* **What the task requires**
Up to and including the line that contains "const WINDOW_RIB = 2.2;", repeat each line of the data exactly, starting from the first.

* **Source data**
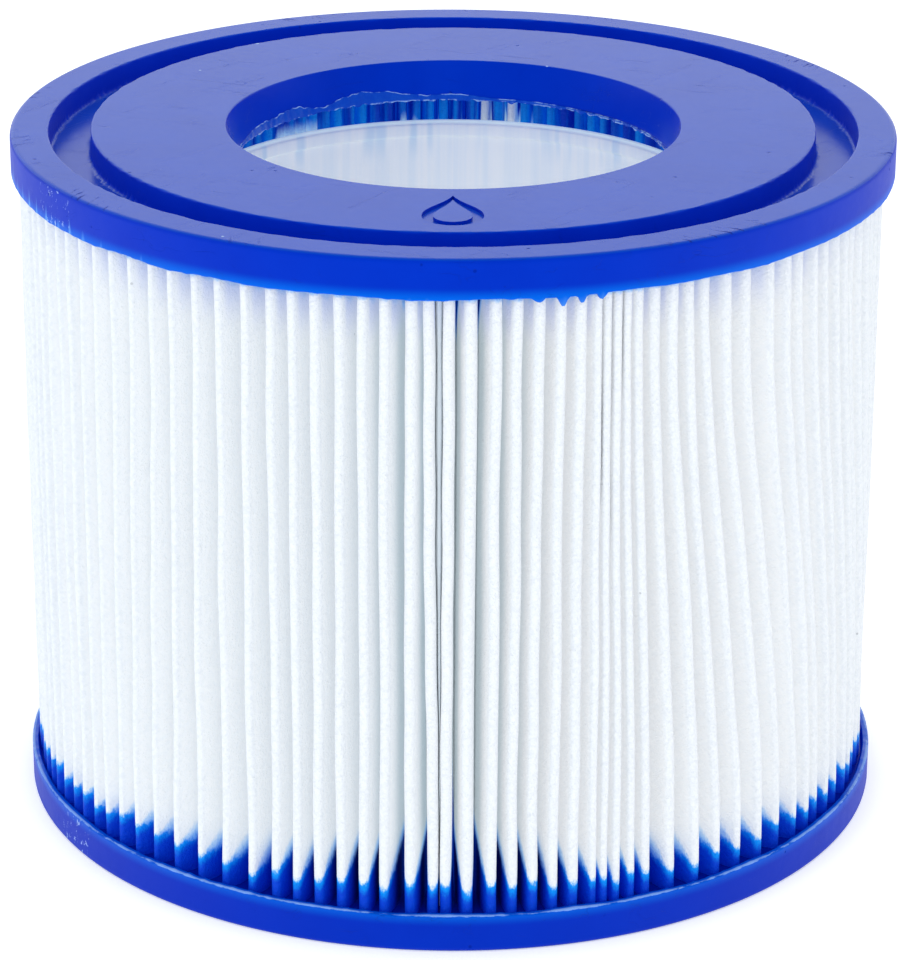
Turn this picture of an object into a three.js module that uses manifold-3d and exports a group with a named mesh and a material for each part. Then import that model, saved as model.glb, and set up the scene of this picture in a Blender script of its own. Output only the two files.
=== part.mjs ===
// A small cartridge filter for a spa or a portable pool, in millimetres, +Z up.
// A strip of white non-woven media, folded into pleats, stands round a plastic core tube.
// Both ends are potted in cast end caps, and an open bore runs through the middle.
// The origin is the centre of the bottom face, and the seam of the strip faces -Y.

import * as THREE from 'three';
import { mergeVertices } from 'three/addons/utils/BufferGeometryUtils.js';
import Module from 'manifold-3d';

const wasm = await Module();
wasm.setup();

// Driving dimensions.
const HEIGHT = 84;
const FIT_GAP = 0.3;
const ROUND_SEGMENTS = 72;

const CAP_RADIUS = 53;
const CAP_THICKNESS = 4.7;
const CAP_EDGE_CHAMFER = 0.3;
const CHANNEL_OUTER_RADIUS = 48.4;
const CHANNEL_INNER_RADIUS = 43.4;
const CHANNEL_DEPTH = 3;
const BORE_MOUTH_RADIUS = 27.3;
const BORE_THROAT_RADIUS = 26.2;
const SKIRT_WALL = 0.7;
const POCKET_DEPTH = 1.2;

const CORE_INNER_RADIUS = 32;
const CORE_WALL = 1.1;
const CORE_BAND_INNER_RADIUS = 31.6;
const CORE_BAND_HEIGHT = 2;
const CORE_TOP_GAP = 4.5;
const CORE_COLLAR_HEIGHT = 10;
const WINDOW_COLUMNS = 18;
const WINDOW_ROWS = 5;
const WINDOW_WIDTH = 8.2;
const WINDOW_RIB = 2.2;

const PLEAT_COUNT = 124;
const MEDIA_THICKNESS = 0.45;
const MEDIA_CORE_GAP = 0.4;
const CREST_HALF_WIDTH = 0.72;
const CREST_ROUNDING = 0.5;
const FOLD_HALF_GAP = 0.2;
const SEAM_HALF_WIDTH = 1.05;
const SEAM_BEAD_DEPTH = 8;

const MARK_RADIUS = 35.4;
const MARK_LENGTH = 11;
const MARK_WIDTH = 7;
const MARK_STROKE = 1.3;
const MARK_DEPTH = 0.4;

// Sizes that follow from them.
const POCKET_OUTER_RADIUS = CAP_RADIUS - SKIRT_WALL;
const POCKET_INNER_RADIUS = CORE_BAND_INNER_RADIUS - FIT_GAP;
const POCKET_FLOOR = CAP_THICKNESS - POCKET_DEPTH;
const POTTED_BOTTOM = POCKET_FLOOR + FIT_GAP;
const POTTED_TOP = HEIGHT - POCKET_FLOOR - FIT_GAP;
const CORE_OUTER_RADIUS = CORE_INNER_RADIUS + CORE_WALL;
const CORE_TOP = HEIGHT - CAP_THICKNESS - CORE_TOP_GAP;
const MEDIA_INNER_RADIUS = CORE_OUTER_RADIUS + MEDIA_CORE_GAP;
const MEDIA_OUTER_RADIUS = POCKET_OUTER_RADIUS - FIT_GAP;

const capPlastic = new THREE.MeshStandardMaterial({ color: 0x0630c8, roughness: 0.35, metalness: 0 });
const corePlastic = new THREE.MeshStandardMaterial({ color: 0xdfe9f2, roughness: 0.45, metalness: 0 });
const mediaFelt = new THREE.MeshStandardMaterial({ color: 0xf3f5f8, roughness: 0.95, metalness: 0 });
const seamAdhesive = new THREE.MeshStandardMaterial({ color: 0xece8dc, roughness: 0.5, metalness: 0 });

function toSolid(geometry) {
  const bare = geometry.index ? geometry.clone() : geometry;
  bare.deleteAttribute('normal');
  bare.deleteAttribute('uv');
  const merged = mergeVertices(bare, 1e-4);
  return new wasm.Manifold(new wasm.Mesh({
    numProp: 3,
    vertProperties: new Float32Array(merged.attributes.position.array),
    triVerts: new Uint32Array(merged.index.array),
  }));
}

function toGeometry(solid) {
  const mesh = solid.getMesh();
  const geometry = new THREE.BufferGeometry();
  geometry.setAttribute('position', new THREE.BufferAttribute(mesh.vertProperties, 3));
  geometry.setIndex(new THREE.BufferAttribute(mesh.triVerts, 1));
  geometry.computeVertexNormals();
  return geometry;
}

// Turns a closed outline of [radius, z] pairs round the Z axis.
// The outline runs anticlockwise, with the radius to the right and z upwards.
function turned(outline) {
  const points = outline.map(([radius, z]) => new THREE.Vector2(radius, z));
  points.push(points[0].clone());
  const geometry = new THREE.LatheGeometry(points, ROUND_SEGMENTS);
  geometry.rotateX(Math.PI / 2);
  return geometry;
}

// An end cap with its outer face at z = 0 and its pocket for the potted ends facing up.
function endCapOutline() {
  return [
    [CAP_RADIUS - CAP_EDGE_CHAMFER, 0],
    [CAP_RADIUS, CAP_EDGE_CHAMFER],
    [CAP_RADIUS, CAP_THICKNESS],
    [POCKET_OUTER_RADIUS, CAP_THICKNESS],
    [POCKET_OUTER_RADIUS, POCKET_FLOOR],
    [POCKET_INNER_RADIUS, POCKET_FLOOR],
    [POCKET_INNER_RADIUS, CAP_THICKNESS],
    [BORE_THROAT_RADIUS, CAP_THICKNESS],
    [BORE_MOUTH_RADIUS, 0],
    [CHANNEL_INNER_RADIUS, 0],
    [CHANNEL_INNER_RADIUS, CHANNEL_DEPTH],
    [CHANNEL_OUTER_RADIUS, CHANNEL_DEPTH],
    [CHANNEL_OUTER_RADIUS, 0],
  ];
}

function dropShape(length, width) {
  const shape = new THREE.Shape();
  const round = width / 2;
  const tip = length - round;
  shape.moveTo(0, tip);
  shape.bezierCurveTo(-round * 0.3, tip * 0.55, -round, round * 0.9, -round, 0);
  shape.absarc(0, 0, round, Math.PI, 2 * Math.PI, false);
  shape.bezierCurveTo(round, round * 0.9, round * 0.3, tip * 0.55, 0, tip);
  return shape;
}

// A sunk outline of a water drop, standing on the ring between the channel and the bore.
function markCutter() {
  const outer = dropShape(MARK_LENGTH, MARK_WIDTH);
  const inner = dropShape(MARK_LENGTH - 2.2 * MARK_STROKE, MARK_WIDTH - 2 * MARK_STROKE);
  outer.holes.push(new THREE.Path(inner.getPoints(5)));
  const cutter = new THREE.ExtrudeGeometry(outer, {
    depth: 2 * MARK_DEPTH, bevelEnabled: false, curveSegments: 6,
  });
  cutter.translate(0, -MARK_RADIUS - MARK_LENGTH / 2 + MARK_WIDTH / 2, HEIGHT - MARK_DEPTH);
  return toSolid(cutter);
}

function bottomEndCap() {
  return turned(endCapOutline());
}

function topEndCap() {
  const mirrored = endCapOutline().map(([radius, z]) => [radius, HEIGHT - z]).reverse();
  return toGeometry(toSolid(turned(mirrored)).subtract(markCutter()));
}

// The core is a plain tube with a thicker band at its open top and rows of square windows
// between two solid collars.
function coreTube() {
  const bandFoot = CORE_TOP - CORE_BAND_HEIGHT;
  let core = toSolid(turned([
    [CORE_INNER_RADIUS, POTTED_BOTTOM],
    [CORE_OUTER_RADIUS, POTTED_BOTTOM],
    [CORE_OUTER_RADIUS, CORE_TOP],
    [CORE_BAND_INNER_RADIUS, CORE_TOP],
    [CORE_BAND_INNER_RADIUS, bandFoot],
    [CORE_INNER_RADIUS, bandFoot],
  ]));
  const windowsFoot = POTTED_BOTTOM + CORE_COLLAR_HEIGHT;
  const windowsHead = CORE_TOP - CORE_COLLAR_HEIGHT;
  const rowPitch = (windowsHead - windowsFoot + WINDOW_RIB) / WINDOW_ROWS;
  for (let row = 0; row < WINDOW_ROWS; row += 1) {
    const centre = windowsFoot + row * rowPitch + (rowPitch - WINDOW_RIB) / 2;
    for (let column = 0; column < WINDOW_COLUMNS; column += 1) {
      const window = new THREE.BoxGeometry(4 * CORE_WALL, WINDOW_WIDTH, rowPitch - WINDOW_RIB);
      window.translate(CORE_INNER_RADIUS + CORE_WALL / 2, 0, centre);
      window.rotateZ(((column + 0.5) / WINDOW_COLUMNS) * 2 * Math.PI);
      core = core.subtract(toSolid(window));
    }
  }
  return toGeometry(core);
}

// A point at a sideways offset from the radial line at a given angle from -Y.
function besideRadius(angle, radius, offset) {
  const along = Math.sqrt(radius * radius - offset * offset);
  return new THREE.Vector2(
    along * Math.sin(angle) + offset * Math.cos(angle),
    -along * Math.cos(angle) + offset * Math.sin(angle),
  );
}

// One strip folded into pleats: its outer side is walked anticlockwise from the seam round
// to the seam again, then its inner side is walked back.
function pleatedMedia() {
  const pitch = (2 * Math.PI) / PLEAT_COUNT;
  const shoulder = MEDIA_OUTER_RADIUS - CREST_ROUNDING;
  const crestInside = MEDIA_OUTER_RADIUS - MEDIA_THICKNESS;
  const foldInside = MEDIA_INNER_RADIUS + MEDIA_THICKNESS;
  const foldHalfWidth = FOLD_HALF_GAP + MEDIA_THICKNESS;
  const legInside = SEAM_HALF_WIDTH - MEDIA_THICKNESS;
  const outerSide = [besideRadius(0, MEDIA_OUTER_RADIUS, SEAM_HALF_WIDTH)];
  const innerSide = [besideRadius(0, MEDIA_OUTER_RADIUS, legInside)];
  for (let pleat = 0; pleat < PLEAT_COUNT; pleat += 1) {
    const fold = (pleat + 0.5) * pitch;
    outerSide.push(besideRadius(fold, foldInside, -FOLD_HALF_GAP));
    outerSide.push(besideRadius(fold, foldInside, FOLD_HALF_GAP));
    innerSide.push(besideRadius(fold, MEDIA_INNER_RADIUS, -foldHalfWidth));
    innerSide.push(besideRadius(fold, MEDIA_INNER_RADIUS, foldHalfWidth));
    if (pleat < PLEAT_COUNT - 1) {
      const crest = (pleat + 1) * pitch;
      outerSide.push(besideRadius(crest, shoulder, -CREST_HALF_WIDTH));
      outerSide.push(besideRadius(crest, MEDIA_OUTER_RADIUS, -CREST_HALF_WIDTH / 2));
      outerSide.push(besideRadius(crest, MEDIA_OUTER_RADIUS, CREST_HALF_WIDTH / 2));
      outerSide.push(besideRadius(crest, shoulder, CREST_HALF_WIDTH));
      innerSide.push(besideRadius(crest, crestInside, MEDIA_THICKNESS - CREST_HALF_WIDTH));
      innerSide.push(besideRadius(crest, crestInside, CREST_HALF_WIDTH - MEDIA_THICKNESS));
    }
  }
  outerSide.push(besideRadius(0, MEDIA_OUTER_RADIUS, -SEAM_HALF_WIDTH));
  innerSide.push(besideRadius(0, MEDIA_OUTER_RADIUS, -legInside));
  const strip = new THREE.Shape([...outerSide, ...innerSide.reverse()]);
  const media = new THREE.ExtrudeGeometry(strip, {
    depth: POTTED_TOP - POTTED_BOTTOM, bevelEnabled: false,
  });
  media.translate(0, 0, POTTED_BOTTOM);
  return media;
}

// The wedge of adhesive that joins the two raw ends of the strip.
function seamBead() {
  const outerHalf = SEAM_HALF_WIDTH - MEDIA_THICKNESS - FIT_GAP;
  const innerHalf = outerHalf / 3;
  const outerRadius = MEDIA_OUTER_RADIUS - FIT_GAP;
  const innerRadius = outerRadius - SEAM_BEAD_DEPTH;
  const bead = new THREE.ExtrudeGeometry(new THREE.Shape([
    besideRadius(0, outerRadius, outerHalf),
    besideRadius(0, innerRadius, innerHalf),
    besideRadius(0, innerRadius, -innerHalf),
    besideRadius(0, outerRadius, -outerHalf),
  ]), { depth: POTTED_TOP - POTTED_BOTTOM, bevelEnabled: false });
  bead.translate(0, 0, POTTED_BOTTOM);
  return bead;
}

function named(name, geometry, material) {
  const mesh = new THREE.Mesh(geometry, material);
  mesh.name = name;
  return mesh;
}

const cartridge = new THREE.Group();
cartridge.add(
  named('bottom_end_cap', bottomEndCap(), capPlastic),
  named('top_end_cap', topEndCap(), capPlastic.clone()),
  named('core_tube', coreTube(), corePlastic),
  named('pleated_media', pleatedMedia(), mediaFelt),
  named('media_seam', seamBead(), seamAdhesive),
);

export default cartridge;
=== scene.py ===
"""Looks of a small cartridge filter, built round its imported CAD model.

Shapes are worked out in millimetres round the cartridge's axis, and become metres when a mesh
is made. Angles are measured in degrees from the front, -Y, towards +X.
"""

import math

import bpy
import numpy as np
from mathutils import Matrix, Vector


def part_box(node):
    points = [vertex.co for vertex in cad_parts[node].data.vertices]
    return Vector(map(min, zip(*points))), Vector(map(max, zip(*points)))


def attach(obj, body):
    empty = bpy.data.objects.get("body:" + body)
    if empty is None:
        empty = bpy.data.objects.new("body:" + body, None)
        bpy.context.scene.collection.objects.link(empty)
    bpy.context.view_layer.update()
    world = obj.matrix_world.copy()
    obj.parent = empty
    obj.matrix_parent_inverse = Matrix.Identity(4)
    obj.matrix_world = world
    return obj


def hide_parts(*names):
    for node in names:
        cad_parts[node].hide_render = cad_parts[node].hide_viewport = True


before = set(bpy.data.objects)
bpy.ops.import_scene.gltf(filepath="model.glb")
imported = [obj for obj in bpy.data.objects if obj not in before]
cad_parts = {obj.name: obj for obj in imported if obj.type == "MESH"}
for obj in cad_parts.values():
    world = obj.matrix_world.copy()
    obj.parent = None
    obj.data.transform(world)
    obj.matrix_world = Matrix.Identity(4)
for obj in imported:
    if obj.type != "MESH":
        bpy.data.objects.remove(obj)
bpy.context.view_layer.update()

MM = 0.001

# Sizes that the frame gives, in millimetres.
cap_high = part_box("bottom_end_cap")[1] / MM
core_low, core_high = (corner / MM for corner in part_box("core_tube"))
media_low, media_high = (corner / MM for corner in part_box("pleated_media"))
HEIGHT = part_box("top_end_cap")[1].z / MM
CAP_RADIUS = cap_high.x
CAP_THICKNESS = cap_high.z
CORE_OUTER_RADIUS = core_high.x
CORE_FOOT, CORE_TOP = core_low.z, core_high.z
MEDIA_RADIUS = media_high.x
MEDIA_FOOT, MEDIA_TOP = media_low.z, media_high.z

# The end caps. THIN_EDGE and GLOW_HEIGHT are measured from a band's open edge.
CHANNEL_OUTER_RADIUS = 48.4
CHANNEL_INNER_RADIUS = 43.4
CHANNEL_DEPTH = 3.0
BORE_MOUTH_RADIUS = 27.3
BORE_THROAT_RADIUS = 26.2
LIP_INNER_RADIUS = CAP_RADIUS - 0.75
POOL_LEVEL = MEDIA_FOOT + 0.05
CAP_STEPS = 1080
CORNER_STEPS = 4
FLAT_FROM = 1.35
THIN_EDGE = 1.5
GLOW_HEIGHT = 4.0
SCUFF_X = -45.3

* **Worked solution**
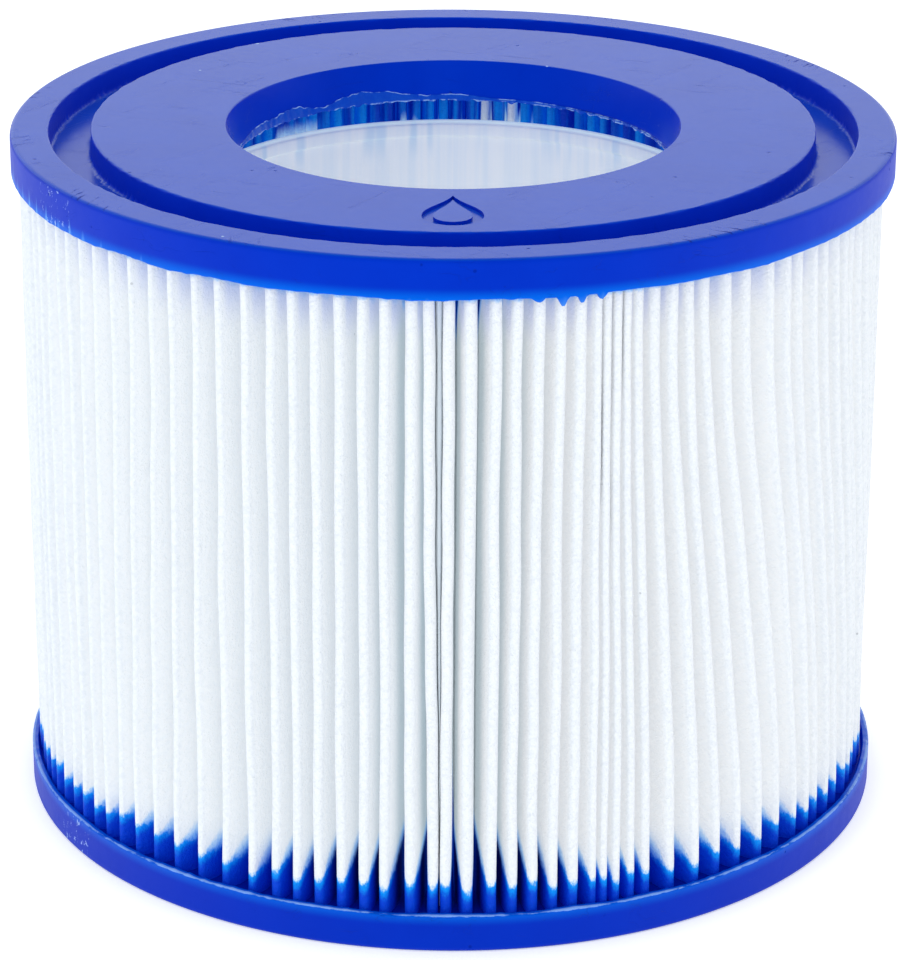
Turn this picture of an object into a three.js module that uses manifold-3d and exports a group with a named mesh and a material for each part. Then import that model, saved as model.glb, and set up the scene of this picture in a Blender script of its own. Output only the two files.
=== part.mjs ===
// A small cartridge filter for a spa or a portable pool, in millimetres, +Z up.
// A strip of white non-woven media, folded into pleats, stands round a plastic core tube.
// Both ends are potted in cast end caps, and an open bore runs through the middle.
// The origin is the centre of the bottom face, and the seam of the strip faces -Y.

import * as THREE from 'three';
import { mergeVertices } from 'three/addons/utils/BufferGeometryUtils.js';
import Module from 'manifold-3d';

const wasm = await Module();
wasm.setup();

// Driving dimensions.
const HEIGHT = 84;
const FIT_GAP = 0.3;
const ROUND_SEGMENTS = 72;

const CAP_RADIUS = 53;
const CAP_THICKNESS = 4.7;
const CAP_EDGE_CHAMFER = 0.3;
const CHANNEL_OUTER_RADIUS = 48.4;
const CHANNEL_INNER_RADIUS = 43.4;
const CHANNEL_DEPTH = 3;
const BORE_MOUTH_RADIUS = 27.3;
const BORE_THROAT_RADIUS = 26.2;
const SKIRT_WALL = 0.7;
const POCKET_DEPTH = 1.2;

const CORE_INNER_RADIUS = 32;
const CORE_WALL = 1.1;
const CORE_BAND_INNER_RADIUS = 31.6;
const CORE_BAND_HEIGHT = 2;
const CORE_TOP_GAP = 4.5;
const CORE_COLLAR_HEIGHT = 10;
const WINDOW_COLUMNS = 18;
const WINDOW_ROWS = 5;
const WINDOW_WIDTH = 8.2;
const WINDOW_RIB = 2.2;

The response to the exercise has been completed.